Eusebios led a life of contemplation of God; and he tended to avoid discourse with other people. At first he extended his hospitality to a few who came to him for advice and guidance on both spiritual and mundane matters. He would discourse with them on the divine oracles and thus leave them satisfied. However, upon their leaving, he asked them to seal his doorway with mud. When even these conversations became too taxing for him, Saint Eusebios rolled a heavy stone in front of the doorway of his cell. He communicated with others only through a hole in the stone wall, such that his face could not be seen, and took his food also through that hole. At last he refused to converse with anyone save Theodoret himself, through the same aperture.

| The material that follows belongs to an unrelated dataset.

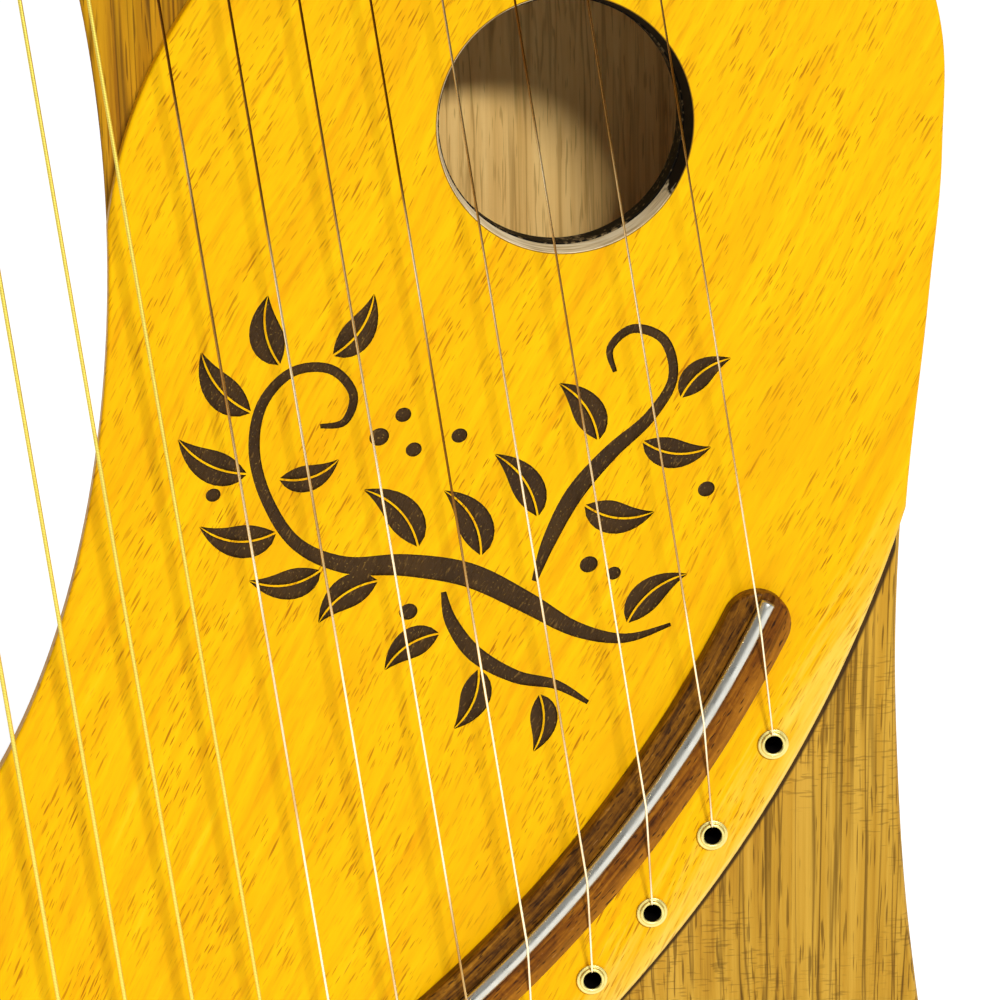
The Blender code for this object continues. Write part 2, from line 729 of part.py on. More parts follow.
def make_bridge():
    """A curved strip with round ends and a channel for the saddle rod."""
    middle = SADDLE_RADIUS + BRIDGE_OFFSET
    half = BRIDGE_WIDTH / 2
    inset = math.degrees((BRIDGE_OVERHANG - half) / middle)
    first = saddle_angle(0) + inset
    last = saddle_angle(STRING_COUNT - 1) - inset
    outline = arc(BRIDGE_CENTRE, middle + half, first, last, BRIDGE_STEPS)
    outline += arc(polar(BRIDGE_CENTRE, middle, last), half, last, last - 180.0, END_STEPS)[1:]
    outline += arc(BRIDGE_CENTRE, middle - half, last, first, BRIDGE_STEPS)[1:]
    outline += arc(polar(BRIDGE_CENTRE, middle, first), half, first + 180.0, first, END_STEPS)[1:-1]
    bridge = slab("bridge", outline, BRIDGE_TOP, BOARD_FRONT - GLUE, edge=STRIP_EDGE)
    channel = tube("cut_bridge_channel", saddle_path(BRIDGE_OVERHANG + MARGIN), ROD_RADIUS + GLUE)
    return finish(boolean(bridge, as_cutter(channel)), "rosewood")


def saddle_path(overhang):
    """Middle of the saddle rod, running overhang past the outer strings."""
    extra = math.degrees(overhang / SADDLE_RADIUS)
    flat = arc(BRIDGE_CENTRE, SADDLE_RADIUS, saddle_angle(0) + extra,
               saddle_angle(STRING_COUNT - 1) - extra, BRIDGE_STEPS)
    return [(x, ROD_AXIS, z) for x, z in flat]


def nut_path(overhang, steps):
    """Middle of the nut rod, running overhang past the outer strings."""
    first = nut_point(0) - nut_along() * overhang
    last = nut_point(STRING_COUNT - 1) + nut_along() * overhang
    return [(place.x, ROD_AXIS, place.y)
            for place in (first.lerp(last, i / steps) for i in range(steps + 1))]


def make_nut():
    """A straight strip with round ends and a channel for the nut rod."""
    half = NUT_WIDTH / 2
    first = nut_point(0) - nut_along() * (NUT_OVERHANG - half)
    last = nut_point(STRING_COUNT - 1) + nut_along() * (NUT_OVERHANG - half)
    square = 90.0 - NUT_SLOPE
    outline = arc(first, half, square, square - 180.0, END_STEPS)
    outline += arc(last, half, square + 180.0, square, END_STEPS)
    nut = slab("nut", outline, BRIDGE_TOP, FRONT - GLUE, edge=STRIP_EDGE)
    channel = tube("cut_nut_channel", nut_path(NUT_OVERHANG + MARGIN, 1), ROD_RADIUS + GLUE)
    return finish(boolean(nut, as_cutter(channel)), "rosewood")


def make_rods():
    saddle = tube("saddle_rod", saddle_path(ROD_OVERHANG), ROD_RADIUS, 2)
    nut = tube("nut_rod", nut_path(ROD_OVERHANG, 2), ROD_RADIUS, 2)
    return [finish(rod, "nickel", 60.0) for rod in (saddle, nut)]


def make_eyelets():
    """Rolled flange on the board and a barrel through it."""
    barrel = EYELET_BORE + EYELET_WALL
    profile = [
        (EYELET_BORE, -BOARD_THICK),
        (EYELET_BORE, EYELET_PROUD * 0.6),
        (EYELET_BORE + EYELET_WALL * 0.8, EYELET_PROUD),
        (EYELET_FLANGE - EYELET_WALL, EYELET_PROUD * 0.8),
        (EYELET_FLANGE, GLUE),
        (barrel, GLUE),
        (barrel, -BOARD_THICK),
        (EYELET_BORE, -BOARD_THICK),
    ]
    pattern = baked(turned("eyelet", profile, EYELET_STEPS, "brass"))
    made = []
    for i in range(STRING_COUNT):
        eyelet = add_mesh(f"eyelet_{i + 1:02d}", pattern.data)
        place = eyelet_point(i)
        eyelet.location = (place.x, BOARD_FRONT, place.y)
        eyelet.rotation_euler = (math.radians(90), 0.0, 0.0)
        made.append(finish(eyelet, "brass"))
    bpy.data.objects.remove(pattern)
    return made


def ball_height():
    """Y of the ball ends, which rest on the floor of their seats."""
    return BACK - BALL_SEAT_DEPTH + GLUE + BALL_RADIUS


def ball_end(index):
    """The small barrel in a string's looped end, which stops it at the back."""
    place = eyelet_point(index)
    bpy.ops.mesh.primitive_cylinder_add(vertices=BALL_STEPS, radius=BALL_RADIUS, depth=BALL_LENGTH)
    ball = bpy.context.active_object
    ball.name = f"ball_{index + 1:02d}"
    ball.location = (place.x, ball_height(), place.y)
    ball.rotation_euler = (0.0, math.radians(90), 0.0)
    return as_cutter(ball)


def pin_section(height):
    """Points round a tuning pin at a height above the wood: round below, squared above."""
    lowest = -PIN_DEPTH
    shoulder = PIN_SHAFT
    radius = PIN_RADIUS
    if height <= lowest:
        radius = PIN_RADIUS * 0.8
    square = PIN_RADIUS
    if height > shoulder:
        share = (height - shoulder) / PIN_HEAD
        square = (HEAD_WIDTH_LOW + (HEAD_WIDTH_TOP - HEAD_WIDTH_LOW) * share) / 2
    points = []
    for i in range(PIN_STEPS):
        angle = 2 * math.pi * (i + 0.5) / PIN_STEPS
        flat = square / max(abs(math.cos(angle)), abs(math.sin(angle)))
        reach = min(radius, flat) if height > shoulder else radius
        points.append((reach * math.cos(angle), reach * math.sin(angle), height))
    return points


def pin_mesh():
    """Loft a pin through its sections, then drill its eye."""
    heights = [-PIN_DEPTH, -PIN_DEPTH + PIN_RADIUS * 0.4, PIN_SHAFT,
               PIN_SHAFT + SHOULDER, PIN_SHAFT + PIN_HEAD]
    whole = loft("whole_pin", [pin_section(height) for height in heights])
    bpy.ops.mesh.primitive_cylinder_add(vertices=6, radius=EYE_RADIUS, depth=PIN_RADIUS * 4)
    eye = bpy.context.active_object
    eye.name = "cut_eye"
    eye.rotation_euler = (0.0, math.radians(90), 0.0)
    eye.location = (0.0, 0.0, EYE_HEIGHT)
    baked(boolean(whole, as_cutter(eye)))
    mesh = whole.data
    bpy.data.objects.remove(whole)
    return mesh


def make_pins():
    """Sixteen pins that share a mesh, each standing on its own axis at its own angle."""
    mesh = pin_mesh()
    made = []
    for i in range(STRING_COUNT):
        pin = add_mesh(f"pin_{i + 1:02d}", mesh)
        place = pin_point(i)
        up = string_up(i)
        lean = math.atan2(-up.x, up.y)
        turned_by = math.pi - lean - 2 * math.pi * coil_turns(i)
        pin.location = (place.x, FRONT, place.y)
        pin.rotation_euler = (Matrix.Rotation(math.radians(90), 4, "X")
                              @ Matrix.Rotation(-turned_by, 4, "Z")).to_euler()
        made.append(finish(pin, "nickel"))
    return made


def make_strings():
    """Each string is one unbroken wire, from its ball end to the last turn on its pin."""
    made = []
    gaps = []
    for i in range(STRING_COUNT):
        radius = string_radius(i)
        eyelet = eyelet_point(i)
        saddle = saddle_point(i)
        nut = nut_point(i)
        aside = (saddle - eyelet).normalized() * (EYELET_BORE - radius - RUNNING)
        foot = eyelet + aside
        crest = ROD_CREST - RUNNING - radius
        mouth = BOARD_FRONT - EYELET_PROUD - RUNNING - radius
        coil = coil_points(i)
        corners = [
            (foot.x, ball_height(), foot.y),
            (foot.x, mouth, foot.y),
            (saddle.x, crest, saddle.y),
            (nut.x, crest, nut.y),
            coil[0],
        ]
        route = rounded_route(corners, BEND_RADIUS)
        gaps.append(least_self_gap(coil, radius, COIL_STEPS // 2))
        wire = tube(f"string_{i + 1:02d}", route[:-1] + coil, radius)
        baked(boolean(wire, ball_end(i), "UNION"))
        made.append(finish(wire, "steel" if i < PLAIN_STRINGS else "bronze", 60.0))
    print(f"least gap between turns: {min(gaps) * 1000:.2f} mm")
    return made


def main():
    global parts, cutters
    for thing in list(bpy.data.objects):
        bpy.data.objects.remove(thing)
    parts = collection("lyre_harp")
    cutters = collection("cutters")
    cutters.hide_render = True
    bpy.context.view_layer.active_layer_collection = (
        bpy.context.view_layer.layer_collection.children["lyre_harp"])
    make_frame()
    make_back_plate()
    make_soundboard()
    make_hole_ring()
    make_braces()
    make_bridge()
    make_nut()
    make_rods()
    make_eyelets()
    make_pins()
    make_strings()


parts = None
cutters = None
main()
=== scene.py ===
import math

import bmesh
import bpy
from mathutils import Matrix, Vector


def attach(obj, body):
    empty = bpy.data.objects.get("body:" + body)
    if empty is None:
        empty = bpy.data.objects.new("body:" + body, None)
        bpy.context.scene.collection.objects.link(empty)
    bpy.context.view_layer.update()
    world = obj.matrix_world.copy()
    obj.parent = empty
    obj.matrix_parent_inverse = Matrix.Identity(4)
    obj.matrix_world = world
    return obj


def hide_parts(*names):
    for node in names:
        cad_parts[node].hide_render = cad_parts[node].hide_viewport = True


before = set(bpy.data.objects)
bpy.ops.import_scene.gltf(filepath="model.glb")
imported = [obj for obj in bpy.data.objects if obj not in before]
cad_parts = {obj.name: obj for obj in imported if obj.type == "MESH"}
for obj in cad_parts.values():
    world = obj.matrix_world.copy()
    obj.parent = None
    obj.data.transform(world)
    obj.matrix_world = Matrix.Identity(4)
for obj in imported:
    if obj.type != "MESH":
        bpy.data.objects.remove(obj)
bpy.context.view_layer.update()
scene = bpy.context.scene
scene.view_settings.view_transform = "Standard"
print("frame loaded:", len(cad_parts), "nodes")

# Where the flat faces lie, in metres from the middle of the body's depth
depth = {"front": -0.018, "back": 0.018, "glue": 0.0003, "board": -0.0223, "strip": -0.0254, "rodAxis": -0.0263}
# How far a cutter reaches past the face that it cuts
past = 0.001


# sRGB hex to the linear colour that a socket takes
def fromHex(code):
    channels = [int(code[i:i + 2], 16) / 255 for i in (1, 3, 5)]
    return [c / 12.92 if c <= 0.04045 else ((c + 0.055) / 1.055) ** 2.4 for c in channels] + [1.0]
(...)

He would have long conversations with Bishop Theodoret on heavenly matters, and sometimes would detain him longer to speak. Theodoret remembered the sweetness of these long discourses fondly.
However, people kept visiting his cell on the mountain ridge, and causing him great vexation of spirit. With an effort that would have taxed even a young person in the full bloom of health, he clambered out of his enclosure and fled to a nearby cœnobitic community. He did not join the community, but continued his usual eremitical labours by the corner of one wall of the monastery enclosure, with the permission and blessing of the abbot. This abbot had a high opinion of Saint Eusebios, and said that during Great Lent he would take only fifteen dried figs for his sustenance throughout the seven weeks of the fast. Saint Eusebios lived past ninety years, even though his ascetic exertions had worn and wasted his flesh. At last he reposed in the Lord within the walls of his adoptive monastery, around the year 444. Holy hermit Eusebios, pray to God for us!